[Stored data]

**********

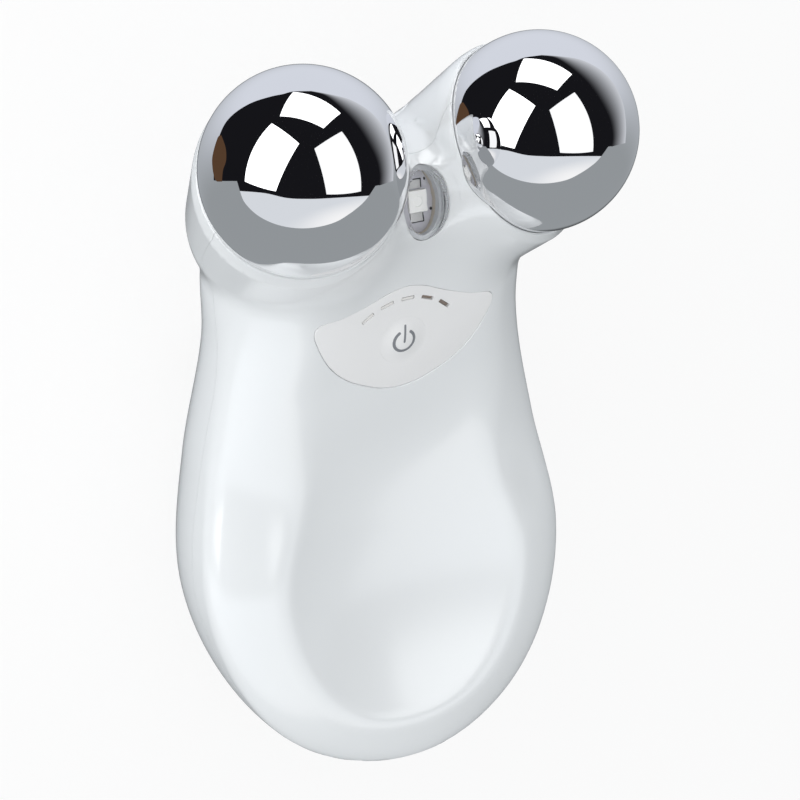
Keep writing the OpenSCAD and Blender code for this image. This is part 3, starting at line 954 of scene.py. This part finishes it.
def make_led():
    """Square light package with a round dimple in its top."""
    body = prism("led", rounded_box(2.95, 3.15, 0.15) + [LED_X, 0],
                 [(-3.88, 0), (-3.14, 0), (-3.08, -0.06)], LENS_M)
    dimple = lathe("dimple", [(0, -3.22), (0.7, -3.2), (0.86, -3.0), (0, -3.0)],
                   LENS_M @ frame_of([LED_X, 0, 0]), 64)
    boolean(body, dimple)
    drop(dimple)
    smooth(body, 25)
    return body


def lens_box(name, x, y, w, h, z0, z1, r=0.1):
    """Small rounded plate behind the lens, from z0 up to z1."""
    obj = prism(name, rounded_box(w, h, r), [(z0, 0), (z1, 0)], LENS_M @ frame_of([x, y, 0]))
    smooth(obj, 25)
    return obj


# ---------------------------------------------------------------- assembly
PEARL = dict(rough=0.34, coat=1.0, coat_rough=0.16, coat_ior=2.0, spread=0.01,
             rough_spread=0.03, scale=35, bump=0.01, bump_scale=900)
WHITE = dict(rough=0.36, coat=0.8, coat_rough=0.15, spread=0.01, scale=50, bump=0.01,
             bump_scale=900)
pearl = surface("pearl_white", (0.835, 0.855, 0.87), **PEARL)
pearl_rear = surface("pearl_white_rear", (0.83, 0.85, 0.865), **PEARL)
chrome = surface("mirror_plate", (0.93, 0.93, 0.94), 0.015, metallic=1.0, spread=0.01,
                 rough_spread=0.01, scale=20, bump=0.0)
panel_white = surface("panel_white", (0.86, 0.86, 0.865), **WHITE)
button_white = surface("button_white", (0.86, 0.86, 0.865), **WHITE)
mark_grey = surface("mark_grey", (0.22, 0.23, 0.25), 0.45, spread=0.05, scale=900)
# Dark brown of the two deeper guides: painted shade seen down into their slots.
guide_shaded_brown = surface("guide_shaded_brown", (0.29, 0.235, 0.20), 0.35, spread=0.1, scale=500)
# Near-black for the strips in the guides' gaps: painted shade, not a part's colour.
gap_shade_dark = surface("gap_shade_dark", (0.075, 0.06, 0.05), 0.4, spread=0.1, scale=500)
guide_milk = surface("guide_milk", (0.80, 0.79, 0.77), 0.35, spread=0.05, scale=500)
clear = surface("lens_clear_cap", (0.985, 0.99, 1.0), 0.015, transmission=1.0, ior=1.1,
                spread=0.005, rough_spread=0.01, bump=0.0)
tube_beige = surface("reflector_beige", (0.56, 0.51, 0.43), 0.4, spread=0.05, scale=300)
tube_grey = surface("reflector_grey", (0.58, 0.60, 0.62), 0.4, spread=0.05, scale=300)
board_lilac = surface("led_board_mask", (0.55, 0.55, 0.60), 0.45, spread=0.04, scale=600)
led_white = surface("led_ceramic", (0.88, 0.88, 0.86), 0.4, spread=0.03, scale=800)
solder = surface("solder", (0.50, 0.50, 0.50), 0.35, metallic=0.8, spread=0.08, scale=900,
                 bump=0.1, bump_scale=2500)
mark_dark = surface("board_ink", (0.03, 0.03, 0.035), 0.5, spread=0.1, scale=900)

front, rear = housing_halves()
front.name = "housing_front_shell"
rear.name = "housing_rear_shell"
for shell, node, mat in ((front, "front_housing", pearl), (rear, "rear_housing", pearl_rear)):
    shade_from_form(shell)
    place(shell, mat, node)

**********

[Exercise requirements] Quote each line above in full, word for word.

[Task response]
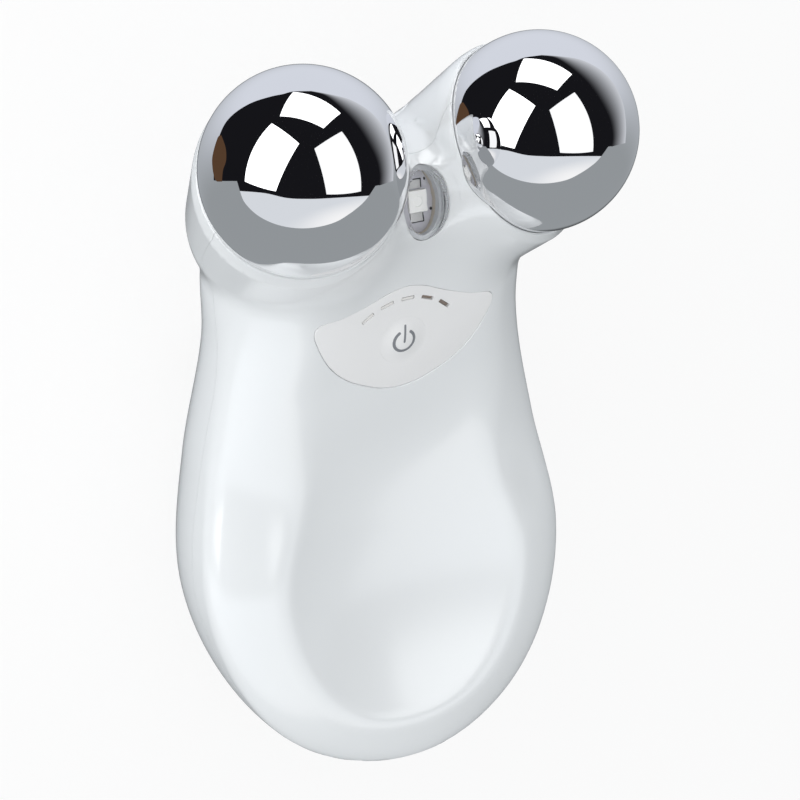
Keep writing the OpenSCAD and Blender code for this image. This is part 3, starting at line 954 of scene.py. This part finishes it.
def make_led():
    """Square light package with a round dimple in its top."""
    body = prism("led", rounded_box(2.95, 3.15, 0.15) + [LED_X, 0],
                 [(-3.88, 0), (-3.14, 0), (-3.08, -0.06)], LENS_M)
    dimple = lathe("dimple", [(0, -3.22), (0.7, -3.2), (0.86, -3.0), (0, -3.0)],
                   LENS_M @ frame_of([LED_X, 0, 0]), 64)
    boolean(body, dimple)
    drop(dimple)
    smooth(body, 25)
    return body


def lens_box(name, x, y, w, h, z0, z1, r=0.1):
    """Small rounded plate behind the lens, from z0 up to z1."""
    obj = prism(name, rounded_box(w, h, r), [(z0, 0), (z1, 0)], LENS_M @ frame_of([x, y, 0]))
    smooth(obj, 25)
    return obj


# ---------------------------------------------------------------- assembly
PEARL = dict(rough=0.34, coat=1.0, coat_rough=0.16, coat_ior=2.0, spread=0.01,
             rough_spread=0.03, scale=35, bump=0.01, bump_scale=900)
WHITE = dict(rough=0.36, coat=0.8, coat_rough=0.15, spread=0.01, scale=50, bump=0.01,
             bump_scale=900)
pearl = surface("pearl_white", (0.835, 0.855, 0.87), **PEARL)
pearl_rear = surface("pearl_white_rear", (0.83, 0.85, 0.865), **PEARL)
chrome = surface("mirror_plate", (0.93, 0.93, 0.94), 0.015, metallic=1.0, spread=0.01,
                 rough_spread=0.01, scale=20, bump=0.0)
panel_white = surface("panel_white", (0.86, 0.86, 0.865), **WHITE)
button_white = surface("button_white", (0.86, 0.86, 0.865), **WHITE)
mark_grey = surface("mark_grey", (0.22, 0.23, 0.25), 0.45, spread=0.05, scale=900)
# Dark brown of the two deeper guides: painted shade seen down into their slots.
guide_shaded_brown = surface("guide_shaded_brown", (0.29, 0.235, 0.20), 0.35, spread=0.1, scale=500)
# Near-black for the strips in the guides' gaps: painted shade, not a part's colour.
gap_shade_dark = surface("gap_shade_dark", (0.075, 0.06, 0.05), 0.4, spread=0.1, scale=500)
guide_milk = surface("guide_milk", (0.80, 0.79, 0.77), 0.35, spread=0.05, scale=500)
clear = surface("lens_clear_cap", (0.985, 0.99, 1.0), 0.015, transmission=1.0, ior=1.1,
                spread=0.005, rough_spread=0.01, bump=0.0)
tube_beige = surface("reflector_beige", (0.56, 0.51, 0.43), 0.4, spread=0.05, scale=300)
tube_grey = surface("reflector_grey", (0.58, 0.60, 0.62), 0.4, spread=0.05, scale=300)
board_lilac = surface("led_board_mask", (0.55, 0.55, 0.60), 0.45, spread=0.04, scale=600)
led_white = surface("led_ceramic", (0.88, 0.88, 0.86), 0.4, spread=0.03, scale=800)
solder = surface("solder", (0.50, 0.50, 0.50), 0.35, metallic=0.8, spread=0.08, scale=900,
                 bump=0.1, bump_scale=2500)
mark_dark = surface("board_ink", (0.03, 0.03, 0.035), 0.5, spread=0.1, scale=900)

front, rear = housing_halves()
front.name = "housing_front_shell"
rear.name = "housing_rear_shell"
for shell, node, mat in ((front, "front_housing", pearl), (rear, "rear_housing", pearl_rear)):
    shade_from_form(shell)
    place(shell, mat, node)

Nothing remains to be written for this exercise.